- To be done
Give the data a second time, exactly and in full.

- Recorded information
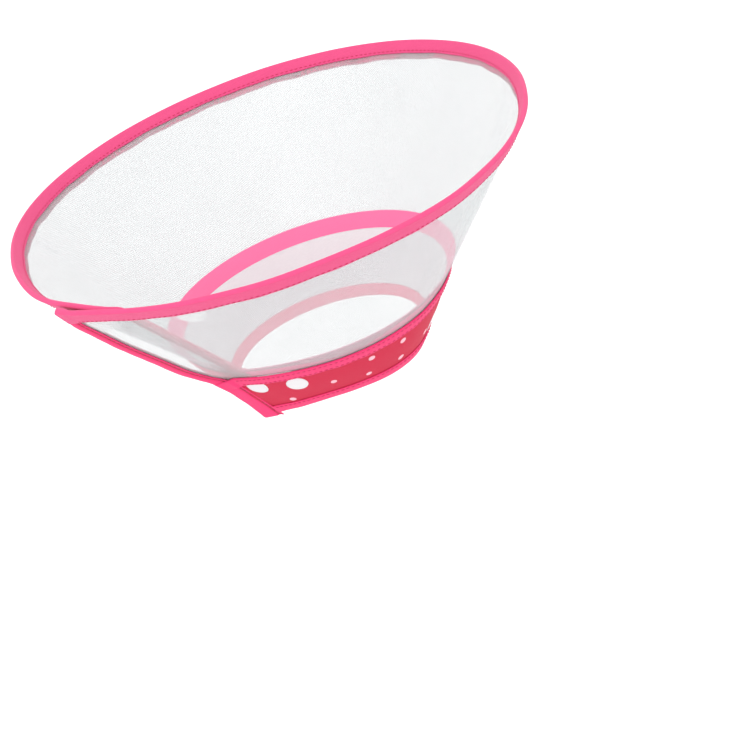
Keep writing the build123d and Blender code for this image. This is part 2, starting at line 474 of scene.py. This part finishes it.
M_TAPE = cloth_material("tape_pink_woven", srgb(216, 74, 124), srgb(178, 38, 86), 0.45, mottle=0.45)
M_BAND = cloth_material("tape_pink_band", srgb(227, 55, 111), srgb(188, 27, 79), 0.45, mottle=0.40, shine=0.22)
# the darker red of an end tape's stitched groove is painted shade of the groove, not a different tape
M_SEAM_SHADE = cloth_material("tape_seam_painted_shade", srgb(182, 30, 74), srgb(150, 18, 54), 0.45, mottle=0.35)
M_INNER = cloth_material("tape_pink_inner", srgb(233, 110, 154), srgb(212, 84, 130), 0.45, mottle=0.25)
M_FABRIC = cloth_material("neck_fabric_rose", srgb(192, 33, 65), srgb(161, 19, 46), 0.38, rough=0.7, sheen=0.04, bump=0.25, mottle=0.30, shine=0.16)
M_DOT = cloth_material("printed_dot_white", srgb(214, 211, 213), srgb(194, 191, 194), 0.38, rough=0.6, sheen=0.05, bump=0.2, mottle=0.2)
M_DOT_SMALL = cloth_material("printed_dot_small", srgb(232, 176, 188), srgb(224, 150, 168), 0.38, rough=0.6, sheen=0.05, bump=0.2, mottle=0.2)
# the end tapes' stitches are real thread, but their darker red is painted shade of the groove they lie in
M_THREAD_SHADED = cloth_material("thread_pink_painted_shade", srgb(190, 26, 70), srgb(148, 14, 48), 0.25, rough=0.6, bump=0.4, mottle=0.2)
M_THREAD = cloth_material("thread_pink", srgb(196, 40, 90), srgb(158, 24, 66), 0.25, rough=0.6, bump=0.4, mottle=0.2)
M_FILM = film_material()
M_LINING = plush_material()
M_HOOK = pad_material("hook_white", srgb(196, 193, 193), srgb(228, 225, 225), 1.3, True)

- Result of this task
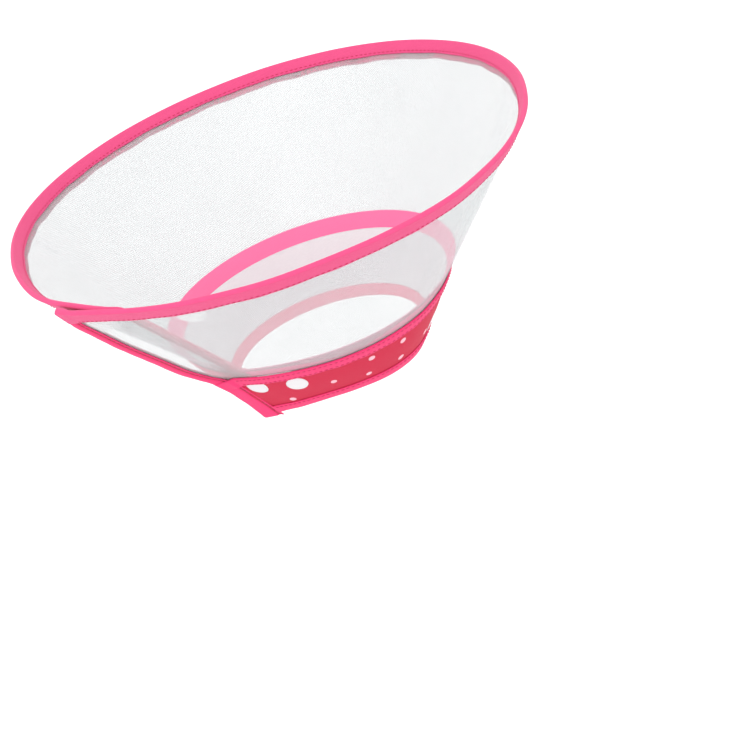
Keep writing the build123d and Blender code for this image. This is part 2, starting at line 474 of scene.py. This part finishes it.
M_TAPE = cloth_material("tape_pink_woven", srgb(216, 74, 124), srgb(178, 38, 86), 0.45, mottle=0.45)
M_BAND = cloth_material("tape_pink_band", srgb(227, 55, 111), srgb(188, 27, 79), 0.45, mottle=0.40, shine=0.22)
# the darker red of an end tape's stitched groove is painted shade of the groove, not a different tape
M_SEAM_SHADE = cloth_material("tape_seam_painted_shade", srgb(182, 30, 74), srgb(150, 18, 54), 0.45, mottle=0.35)
M_INNER = cloth_material("tape_pink_inner", srgb(233, 110, 154), srgb(212, 84, 130), 0.45, mottle=0.25)
M_FABRIC = cloth_material("neck_fabric_rose", srgb(192, 33, 65), srgb(161, 19, 46), 0.38, rough=0.7, sheen=0.04, bump=0.25, mottle=0.30, shine=0.16)
M_DOT = cloth_material("printed_dot_white", srgb(214, 211, 213), srgb(194, 191, 194), 0.38, rough=0.6, sheen=0.05, bump=0.2, mottle=0.2)
M_DOT_SMALL = cloth_material("printed_dot_small", srgb(232, 176, 188), srgb(224, 150, 168), 0.38, rough=0.6, sheen=0.05, bump=0.2, mottle=0.2)
# the end tapes' stitches are real thread, but their darker red is painted shade of the groove they lie in
M_THREAD_SHADED = cloth_material("thread_pink_painted_shade", srgb(190, 26, 70), srgb(148, 14, 48), 0.25, rough=0.6, bump=0.4, mottle=0.2)
M_THREAD = cloth_material("thread_pink", srgb(196, 40, 90), srgb(158, 24, 66), 0.25, rough=0.6, bump=0.4, mottle=0.2)
M_FILM = film_material()
M_LINING = plush_material()
M_HOOK = pad_material("hook_white", srgb(196, 193, 193), srgb(228, 225, 225), 1.3, True)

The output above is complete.